Beautiful. We also love our dispatches from the southern hemisphere, this week from Australia:
Very strong westerly winds are blustering today, scattering blossom all over the forest floor which looks so pretty. Earlier in the week the temperature rose high enough for a few crickets to make a cameo appearance and serenade us for a night before the mercury dropped again. I'm readying pots for sowing seeds for spring
And finally, if you will indulge me, I want to make a little space for great friend of all commenters, Sue, who had a very special and seasonal occasion this week that we have all been cheering her along in preparation for, and I thought people might have missed as it came in as a late comment:
Well Living Almanac friends we are back from our Golden Anniversary celebrations with minds and hearts full! We really created a village fete vibe and had ALL the 40 best beloved family and friends beaming at us as we opened the celebrations by telling them that this was our gift to each other - to be together in love, and thanks for each being a special part of our 50-year story! Swallows swooped from their nests in the eaves, gorgeous food, jam jars full of the most glorious flowers, my friend sang cool jazz standards about love, and our 19 year old granddaughter made the most wonderful speech, saying we’ve been “the best grandparents ever” and given her a model of marriage which has set her “aim and standards very high” !!!! Not a dry eye in the house. It was all just as wonderful as we hoped.

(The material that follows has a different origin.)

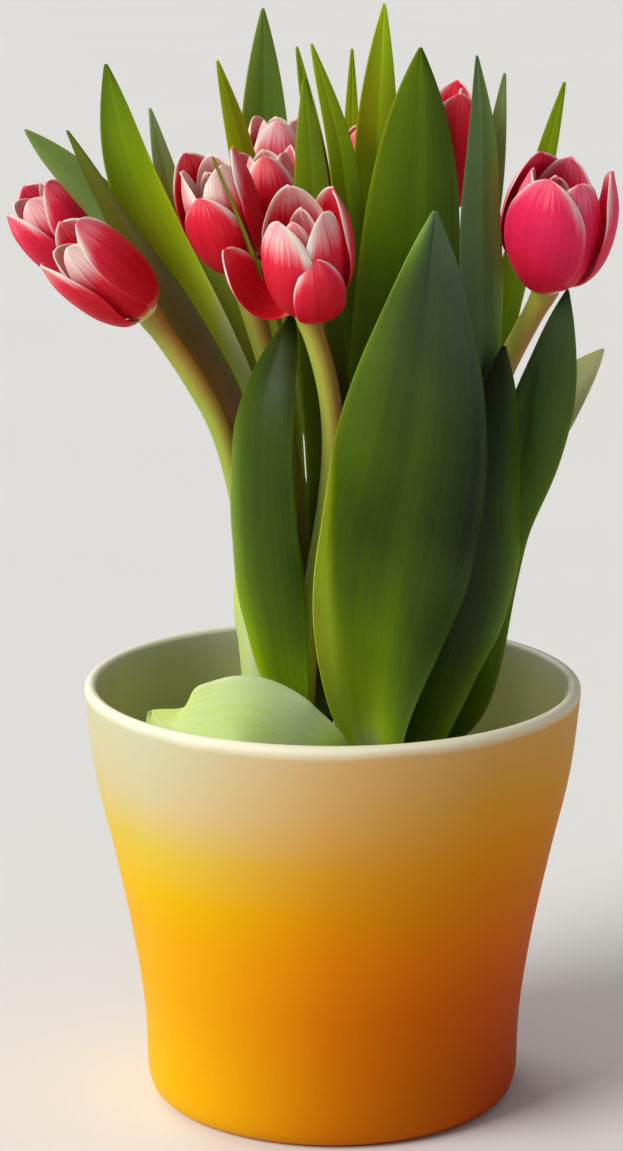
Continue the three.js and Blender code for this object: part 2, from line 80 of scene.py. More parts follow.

I’m getting a little teary here myself Sue! It sounds beautiful. Congratulations from us all.
Here’s my Week 34:
Finally, a tomato
By this time last year we were swimming in delicious, red, ripe tomatoes absolutely dripping with juice. This year? One of the ‘Sungold’ s is now nearly ready. No, it’s meant to be that colour. It IS nearly ripe. Really…
NOT a vintage tomato year in the UK.
The new garden border
You will recall that I made a big fuss about buying up a load of plants for creamy and raspberry colours earlier in the year. Well I then planted them up and I am not expecting much from them until next year. But I just thought from this angle, this little corner is starting to look like something nice might happen here soon, and I thought you might like to see.
Trying not to be impressed by Charles
I am not a royalist. I don’t want to offend anyone who feels otherwise but let’s just say I am not a big fan of the whole operation. And YET…it was a special birthday in our family this week (the eagle-eyed will recall we had a little pre-party a few weeks ago) and I found it hard not to be impressed by this. A small return on investment perhaps, but it’s a very nice touch, and classily done. Happy birthday, nana.
Please leave your comments below. What have you been eating, doing, sniffing, gazing at and jumping into that made this week feel particularly ‘this week’ for you?
It’s been a week of waiting, but we are very proud parents having had wonderful GCSE results yesterday, so onwards to A Levels we go. Now planning a small family celebration at the weekend, which feels like the very last summer event. I definitely have that back to school feeling now.
Loads of butterflies, which make the heat and humidity here in the US a bit more bearable. A few cooler, drier mornings that lend themselves to pre-dawn coffee on the porch with the cats watching the other critters (bats, cats, a few other humans) make their rounds.